Data section »
━━━━━━━━━━━━━━━━━━━━

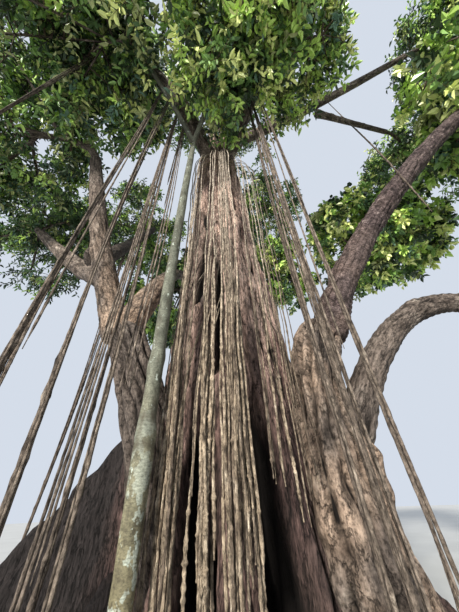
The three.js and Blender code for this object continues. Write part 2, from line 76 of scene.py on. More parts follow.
# Plank buttresses: angle from +X, reach, height at the trunk, thickness, and how far the tip has curled,
# in degrees
BUTTRESSES = [
    (194, 4.0, 3.3, 0.33, -12),
    (216, 3.1, 1.9, 0.30, 10),
    (247, 2.25, 1.15, 0.28, -12),
    (306, 2.45, 1.35, 0.30, 14),
    (334, 3.1, 1.95, 0.32, -10),
    (6, 3.5, 2.2, 0.32, 12),
    (47, 3.3, 2.3, 0.33, 15),
    (92, 3.6, 2.4, 0.34, -12),
    (129, 3.2, 2.0, 0.31, 12),
    (166, 3.7, 2.3, 0.32, 10),
]

# Limbs: the limb that carries one, its foot, elbow and tip, and its radii at the foot and the tip
STEMS = {
    "left_stem": (None, [(-0.45, -0.5, 0), (-0.75, -0.5, 2.1), (-1.72, -0.34, 3.8)], (0.30, 0.25)),
    "right_stem": (None, [(1.2, -0.38, 0), (0.74, -0.58, 1.9), (1.34, -0.46, 3.6)], (0.44, 0.26)),
}
PILLARS = {
    "front_pillar": (None, [(-0.64, -1.5, 0), (-0.74, -1.5, 2.6), (-0.64, -1.5, 8.05)], (0.086, 0.064)),
}
BOUGHS = {
    "left_outer_bough": (
        "left_stem",
        [(-1.74, -0.32, 3.6), (-2.45, -0.56, 5.3), (-3.05, -1.15, 8.1)],
        (0.225, 0.125),
    ),
    "left_inner_bough": (
        "left_stem",
        [(-1.7, -0.32, 3.6), (-1.25, 0.06, 5.9), (-1.85, 3.7, 8.9)],
        (0.22, 0.125),
    ),
    "grey_bough": (
        "left_outer_bough",
        [(-2.2, -0.48, 4.8), (-3.15, 0.15, 5.5), (-5.3, 0.6, 7.8)],
        (0.205, 0.13),
    ),
    "left_back_bough": (
        "left_outer_bough",
        [(-2.45, -0.56, 5.2), (-3.25, 0.95, 7.0), (-3.3, 3.0, 11.3)],
        (0.195, 0.13),
    ),
    "right_bough": (
        "right_stem",
        [(1.36, -0.45, 3.35), (2.32, -0.76, 5.6), (5.55, -1.65, 8.45)],
        (0.235, 0.15),
    ),
    "right_low_bough": (
        "right_stem",
        [(1.2, -0.55, 1.95), (2.23, -0.66, 3.87), (3.23, -0.78, 3.66)],
        (0.19, 0.125),
    ),
    "right_low_bough_end": (
        "right_low_bough",
        [(3.2, -0.776, 3.666), (4.5, -0.9, 3.5), (5.65, -1.05, 4.95)],
        (0.124, 0.09),
    ),
    "right_back_bough": (
        "right_stem",
        [(1.2, -0.47, 3.05), (2.3, 0.9, 4.6), (4.5, 3.2, 8.1)],
        (0.215, 0.135),
    ),
    "back_bough": (
        "trunk",
        [(0, 0.1, 7.3), (0.5, 2.1, 8.5), (1.4, 4.7, 10.1)],
        (0.25, 0.14),
    ),
    "high_left_bough": (
        "trunk",
        [(-0.3, -0.42, 9.15), (-1.1, -2.551, 10.3), (-4.0, -3.0, 12.7)],
        (0.21, 0.13),
    ),
    "high_front_bough": (
        "trunk",
        [(-0.02, -0.42, 9.15), (0.986, -1.854, 10.2), (1.9, -3.9, 12.6)],
        (0.2, 0.13),
    ),
    "high_right_bough": (
        "trunk",
        [(-0.15, -0.4, 10.5), (2.2, -0.95, 11.0), (6.2, -2.05, 13.1)],
        (0.16, 0.09),
    ),
    "high_right_fork": (
        "high_right_bough",
        [(3.05, -1.04, 11.38), (4.5, -0.6, 11.8), (6.1, -0.15, 12.25)],
        (0.1, 0.075),
    ),
    "high_back_bough": (
        "trunk",
        [(-0.18, -0.3, 10.5), (0.35, 1.5, 11.7), (0.8, 3.1, 13.3)],
        (0.23, 0.14),
    ),
    "leader": (
        "trunk",
        [(-0.2, -0.35, 10.6), (-0.35, -0.5, 12.8), (0.1, -0.15, 14.8)],
        (0.29, 0.17),
    ),
    "pillar_left_fork": (
        "front_pillar",
        [(-0.65, -1.5, 7.9), (-1.05, -2.05, 8.6), (-1.6, -2.8, 8.9)],
        (0.05, 0.044),
    ),
    "pillar_right_fork": (
        "front_pillar",
        [(-0.65, -1.5, 7.9), (-0.35, -1.9, 8.7), (0.1, -2.5, 9.1)],
        (0.05, 0.044),
    ),
}
LIMBS = {**STEMS, **PILLARS, **BOUGHS}

# Roots that hang straight down: the bough that carries one, how far along it, its lower end, its radius
HANGING_ROOTS = [
    ("high_left_bough", 0.465, 0, 0.040),
    ("high_left_bough", 0.413, 0, 0.042),
    ("high_left_bough", 0.345, 0.25, 0.024),
    ("high_left_bough", 0.29, 2.3, 0.020),
    ("high_left_bough", 0.78, 1.9, 0.034),
    ("high_front_bough", 0.385, 0, 0.036),
    ("high_front_bough", 0.425, 0, 0.038),
    ("high_front_bough", 0.485, 0.9, 0.022),
    ("high_right_bough", 0.62, 5.2, 0.028),
    ("back_bough", 0.55, 0, 0.060),
    ("back_bough", 0.75, 0, 0.044),
    ("right_back_bough", 0.6, 0, 0.055),
    ("left_back_bough", 0.55, 0, 0.050),
    ("grey_bough", 0.6, 0, 0.052),
]

# Curtains of thin roots before the trunk's face: middle angle, distance from their middle line, number of
# strands, the step from one to the next, the lowest end, and the radius
CURTAINS = [
    (248, 1.08, 4, 2.6, 0.35, 0.022),
    (263.8, 1.13, 3, 2.6, 0.45, 0.027),
    (275.8, 1.13, 4, 2.9, 0.40, 0.027),
    (303, 1.05, 4, 8.5, 1.40, 0.020),
]

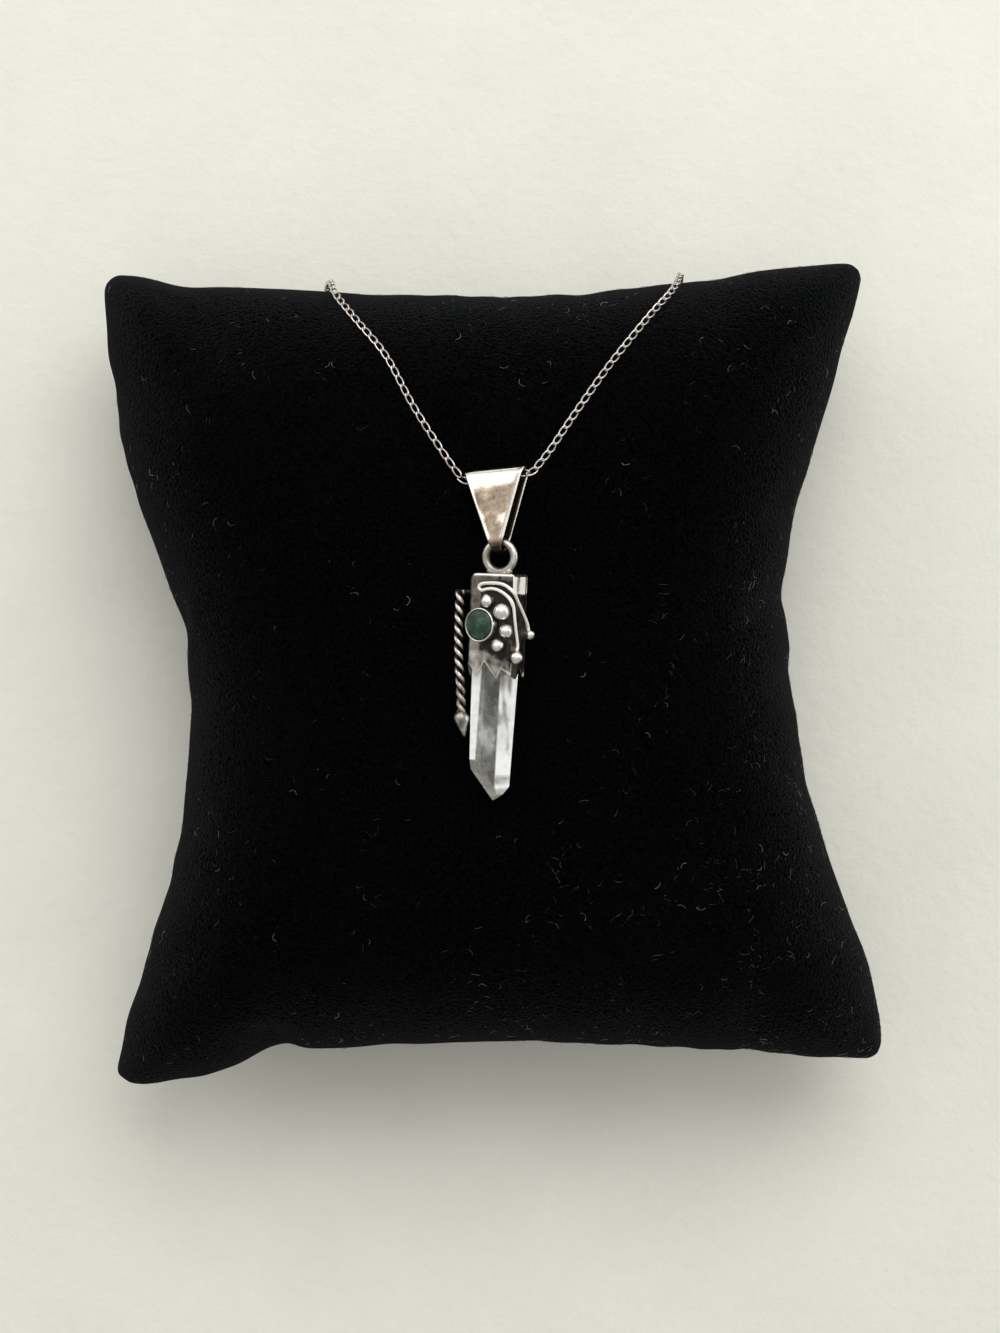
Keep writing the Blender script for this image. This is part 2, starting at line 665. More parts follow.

━━━━━━━━━━━━━━━━━━━━

The task »
Copy out each record, keeping every word as it is.

Right answer »
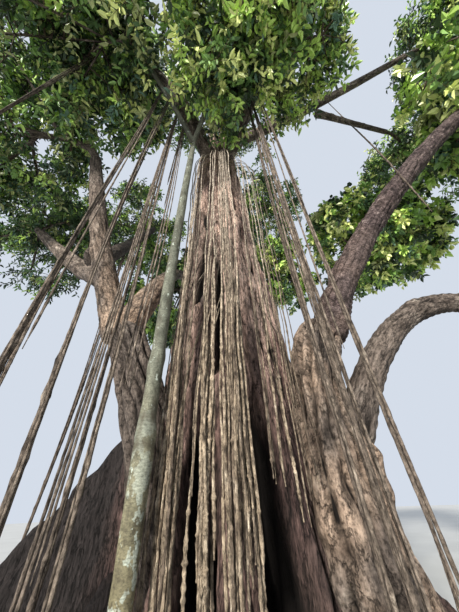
The three.js and Blender code for this object continues. Write part 2, from line 76 of scene.py on. More parts follow.
# Plank buttresses: angle from +X, reach, height at the trunk, thickness, and how far the tip has curled,
# in degrees
BUTTRESSES = [
    (194, 4.0, 3.3, 0.33, -12),
    (216, 3.1, 1.9, 0.30, 10),
    (247, 2.25, 1.15, 0.28, -12),
    (306, 2.45, 1.35, 0.30, 14),
    (334, 3.1, 1.95, 0.32, -10),
    (6, 3.5, 2.2, 0.32, 12),
    (47, 3.3, 2.3, 0.33, 15),
    (92, 3.6, 2.4, 0.34, -12),
    (129, 3.2, 2.0, 0.31, 12),
    (166, 3.7, 2.3, 0.32, 10),
]

# Limbs: the limb that carries one, its foot, elbow and tip, and its radii at the foot and the tip
STEMS = {
    "left_stem": (None, [(-0.45, -0.5, 0), (-0.75, -0.5, 2.1), (-1.72, -0.34, 3.8)], (0.30, 0.25)),
    "right_stem": (None, [(1.2, -0.38, 0), (0.74, -0.58, 1.9), (1.34, -0.46, 3.6)], (0.44, 0.26)),
}
PILLARS = {
    "front_pillar": (None, [(-0.64, -1.5, 0), (-0.74, -1.5, 2.6), (-0.64, -1.5, 8.05)], (0.086, 0.064)),
}
BOUGHS = {
    "left_outer_bough": (
        "left_stem",
        [(-1.74, -0.32, 3.6), (-2.45, -0.56, 5.3), (-3.05, -1.15, 8.1)],
        (0.225, 0.125),
    ),
    "left_inner_bough": (
        "left_stem",
        [(-1.7, -0.32, 3.6), (-1.25, 0.06, 5.9), (-1.85, 3.7, 8.9)],
        (0.22, 0.125),
    ),
    "grey_bough": (
        "left_outer_bough",
        [(-2.2, -0.48, 4.8), (-3.15, 0.15, 5.5), (-5.3, 0.6, 7.8)],
        (0.205, 0.13),
    ),
    "left_back_bough": (
        "left_outer_bough",
        [(-2.45, -0.56, 5.2), (-3.25, 0.95, 7.0), (-3.3, 3.0, 11.3)],
        (0.195, 0.13),
    ),
    "right_bough": (
        "right_stem",
        [(1.36, -0.45, 3.35), (2.32, -0.76, 5.6), (5.55, -1.65, 8.45)],
        (0.235, 0.15),
    ),
    "right_low_bough": (
        "right_stem",
        [(1.2, -0.55, 1.95), (2.23, -0.66, 3.87), (3.23, -0.78, 3.66)],
        (0.19, 0.125),
    ),
    "right_low_bough_end": (
        "right_low_bough",
        [(3.2, -0.776, 3.666), (4.5, -0.9, 3.5), (5.65, -1.05, 4.95)],
        (0.124, 0.09),
    ),
    "right_back_bough": (
        "right_stem",
        [(1.2, -0.47, 3.05), (2.3, 0.9, 4.6), (4.5, 3.2, 8.1)],
        (0.215, 0.135),
    ),
    "back_bough": (
        "trunk",
        [(0, 0.1, 7.3), (0.5, 2.1, 8.5), (1.4, 4.7, 10.1)],
        (0.25, 0.14),
    ),
    "high_left_bough": (
        "trunk",
        [(-0.3, -0.42, 9.15), (-1.1, -2.551, 10.3), (-4.0, -3.0, 12.7)],
        (0.21, 0.13),
    ),
    "high_front_bough": (
        "trunk",
        [(-0.02, -0.42, 9.15), (0.986, -1.854, 10.2), (1.9, -3.9, 12.6)],
        (0.2, 0.13),
    ),
    "high_right_bough": (
        "trunk",
        [(-0.15, -0.4, 10.5), (2.2, -0.95, 11.0), (6.2, -2.05, 13.1)],
        (0.16, 0.09),
    ),
    "high_right_fork": (
        "high_right_bough",
        [(3.05, -1.04, 11.38), (4.5, -0.6, 11.8), (6.1, -0.15, 12.25)],
        (0.1, 0.075),
    ),
    "high_back_bough": (
        "trunk",
        [(-0.18, -0.3, 10.5), (0.35, 1.5, 11.7), (0.8, 3.1, 13.3)],
        (0.23, 0.14),
    ),
    "leader": (
        "trunk",
        [(-0.2, -0.35, 10.6), (-0.35, -0.5, 12.8), (0.1, -0.15, 14.8)],
        (0.29, 0.17),
    ),
    "pillar_left_fork": (
        "front_pillar",
        [(-0.65, -1.5, 7.9), (-1.05, -2.05, 8.6), (-1.6, -2.8, 8.9)],
        (0.05, 0.044),
    ),
    "pillar_right_fork": (
        "front_pillar",
        [(-0.65, -1.5, 7.9), (-0.35, -1.9, 8.7), (0.1, -2.5, 9.1)],
        (0.05, 0.044),
    ),
}
LIMBS = {**STEMS, **PILLARS, **BOUGHS}

# Roots that hang straight down: the bough that carries one, how far along it, its lower end, its radius
HANGING_ROOTS = [
    ("high_left_bough", 0.465, 0, 0.040),
    ("high_left_bough", 0.413, 0, 0.042),
    ("high_left_bough", 0.345, 0.25, 0.024),
    ("high_left_bough", 0.29, 2.3, 0.020),
    ("high_left_bough", 0.78, 1.9, 0.034),
    ("high_front_bough", 0.385, 0, 0.036),
    ("high_front_bough", 0.425, 0, 0.038),
    ("high_front_bough", 0.485, 0.9, 0.022),
    ("high_right_bough", 0.62, 5.2, 0.028),
    ("back_bough", 0.55, 0, 0.060),
    ("back_bough", 0.75, 0, 0.044),
    ("right_back_bough", 0.6, 0, 0.055),
    ("left_back_bough", 0.55, 0, 0.050),
    ("grey_bough", 0.6, 0, 0.052),
]

# Curtains of thin roots before the trunk's face: middle angle, distance from their middle line, number of
# strands, the step from one to the next, the lowest end, and the radius
CURTAINS = [
    (248, 1.08, 4, 2.6, 0.35, 0.022),
    (263.8, 1.13, 3, 2.6, 0.45, 0.027),
    (275.8, 1.13, 4, 2.9, 0.40, 0.027),
    (303, 1.05, 4, 8.5, 1.40, 0.020),
]

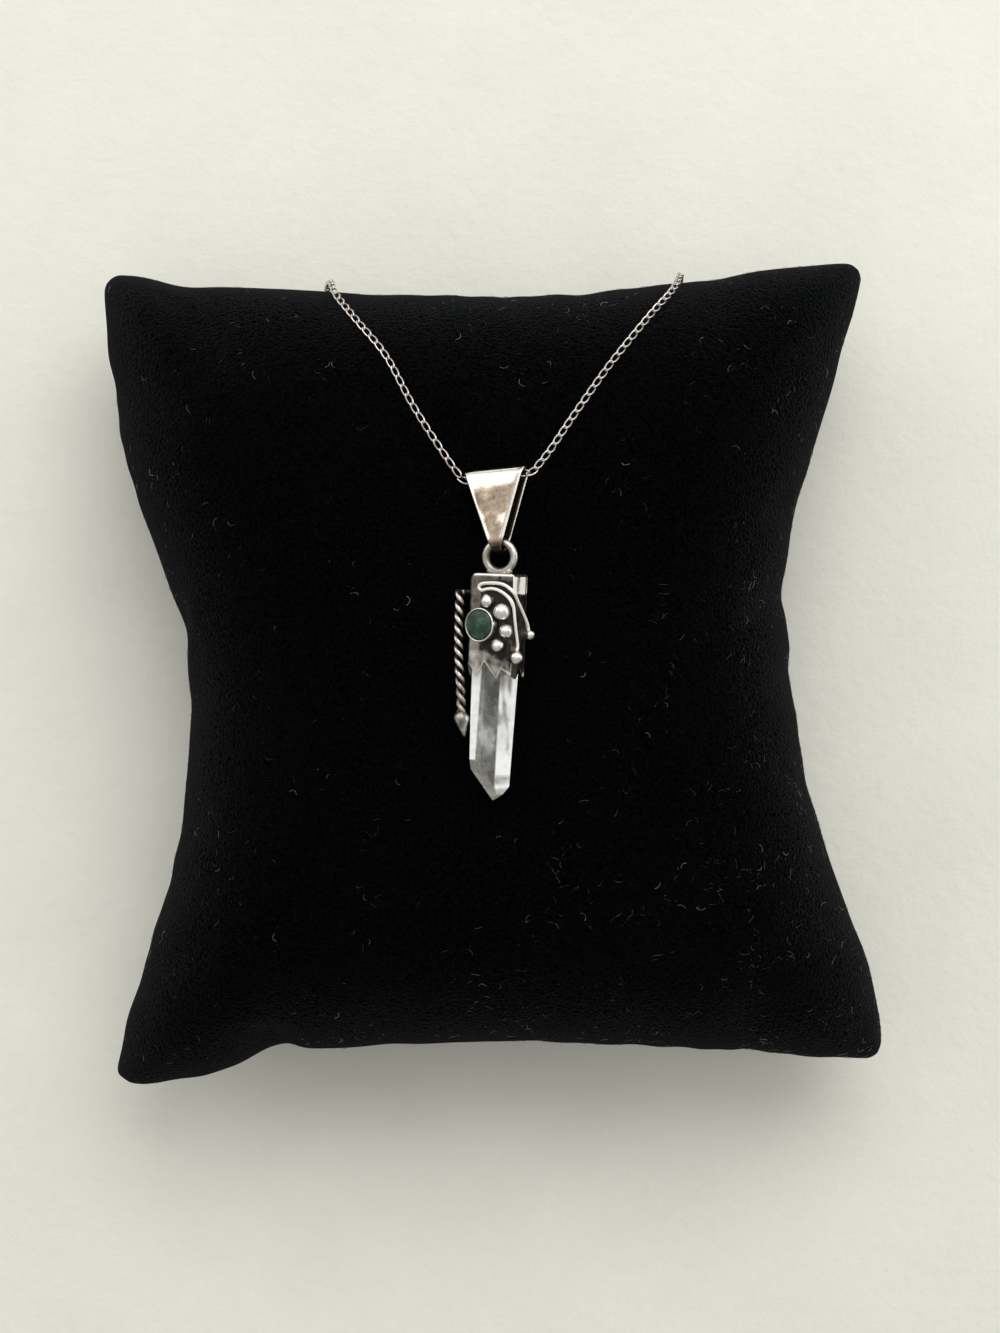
Keep writing the Blender script for this image. This is part 2, starting at line 665. More parts follow.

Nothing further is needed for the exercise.